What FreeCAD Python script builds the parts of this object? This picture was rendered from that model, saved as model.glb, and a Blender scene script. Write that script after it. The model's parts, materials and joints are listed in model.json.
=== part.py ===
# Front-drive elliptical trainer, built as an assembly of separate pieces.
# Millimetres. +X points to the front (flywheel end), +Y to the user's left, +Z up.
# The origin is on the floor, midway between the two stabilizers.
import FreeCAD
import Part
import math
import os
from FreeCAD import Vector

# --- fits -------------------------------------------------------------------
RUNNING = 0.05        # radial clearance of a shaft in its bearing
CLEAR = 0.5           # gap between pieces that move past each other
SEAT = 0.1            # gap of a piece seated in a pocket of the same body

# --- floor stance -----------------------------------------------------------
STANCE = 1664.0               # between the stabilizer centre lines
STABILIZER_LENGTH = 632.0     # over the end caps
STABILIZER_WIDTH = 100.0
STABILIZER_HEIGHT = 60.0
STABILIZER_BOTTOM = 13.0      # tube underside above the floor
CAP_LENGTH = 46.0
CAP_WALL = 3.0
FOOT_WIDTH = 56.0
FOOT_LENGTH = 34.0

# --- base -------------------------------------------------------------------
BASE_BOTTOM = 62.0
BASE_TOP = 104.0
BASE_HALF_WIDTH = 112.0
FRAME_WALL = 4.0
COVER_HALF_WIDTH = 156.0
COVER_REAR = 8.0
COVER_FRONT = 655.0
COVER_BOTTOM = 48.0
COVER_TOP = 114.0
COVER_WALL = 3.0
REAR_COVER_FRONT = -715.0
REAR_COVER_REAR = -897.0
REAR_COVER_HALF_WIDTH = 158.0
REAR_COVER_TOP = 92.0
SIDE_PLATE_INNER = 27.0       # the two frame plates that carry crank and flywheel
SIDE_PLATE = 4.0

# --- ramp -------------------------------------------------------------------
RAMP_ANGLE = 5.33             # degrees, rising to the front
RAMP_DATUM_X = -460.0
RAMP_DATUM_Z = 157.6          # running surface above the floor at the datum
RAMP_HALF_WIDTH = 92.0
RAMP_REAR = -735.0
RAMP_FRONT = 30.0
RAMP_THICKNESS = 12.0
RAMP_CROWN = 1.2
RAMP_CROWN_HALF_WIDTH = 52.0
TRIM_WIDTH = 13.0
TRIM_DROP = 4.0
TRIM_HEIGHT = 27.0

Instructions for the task
Reproduce the full listing exactly.

Completed task
What FreeCAD Python script builds the parts of this object? This picture was rendered from that model, saved as model.glb, and a Blender scene script. Write that script after it. The model's parts, materials and joints are listed in model.json.
=== part.py ===
# Front-drive elliptical trainer, built as an assembly of separate pieces.
# Millimetres. +X points to the front (flywheel end), +Y to the user's left, +Z up.
# The origin is on the floor, midway between the two stabilizers.
import FreeCAD
import Part
import math
import os
from FreeCAD import Vector

# --- fits -------------------------------------------------------------------
RUNNING = 0.05        # radial clearance of a shaft in its bearing
CLEAR = 0.5           # gap between pieces that move past each other
SEAT = 0.1            # gap of a piece seated in a pocket of the same body

# --- floor stance -----------------------------------------------------------
STANCE = 1664.0               # between the stabilizer centre lines
STABILIZER_LENGTH = 632.0     # over the end caps
STABILIZER_WIDTH = 100.0
STABILIZER_HEIGHT = 60.0
STABILIZER_BOTTOM = 13.0      # tube underside above the floor
CAP_LENGTH = 46.0
CAP_WALL = 3.0
FOOT_WIDTH = 56.0
FOOT_LENGTH = 34.0

# --- base -------------------------------------------------------------------
BASE_BOTTOM = 62.0
BASE_TOP = 104.0
BASE_HALF_WIDTH = 112.0
FRAME_WALL = 4.0
COVER_HALF_WIDTH = 156.0
COVER_REAR = 8.0
COVER_FRONT = 655.0
COVER_BOTTOM = 48.0
COVER_TOP = 114.0
COVER_WALL = 3.0
REAR_COVER_FRONT = -715.0
REAR_COVER_REAR = -897.0
REAR_COVER_HALF_WIDTH = 158.0
REAR_COVER_TOP = 92.0
SIDE_PLATE_INNER = 27.0       # the two frame plates that carry crank and flywheel
SIDE_PLATE = 4.0

# --- ramp -------------------------------------------------------------------
RAMP_ANGLE = 5.33             # degrees, rising to the front
RAMP_DATUM_X = -460.0
RAMP_DATUM_Z = 157.6          # running surface above the floor at the datum
RAMP_HALF_WIDTH = 92.0
RAMP_REAR = -735.0
RAMP_FRONT = 30.0
RAMP_THICKNESS = 12.0
RAMP_CROWN = 1.2
RAMP_CROWN_HALF_WIDTH = 52.0
TRIM_WIDTH = 13.0
TRIM_DROP = 4.0
TRIM_HEIGHT = 27.0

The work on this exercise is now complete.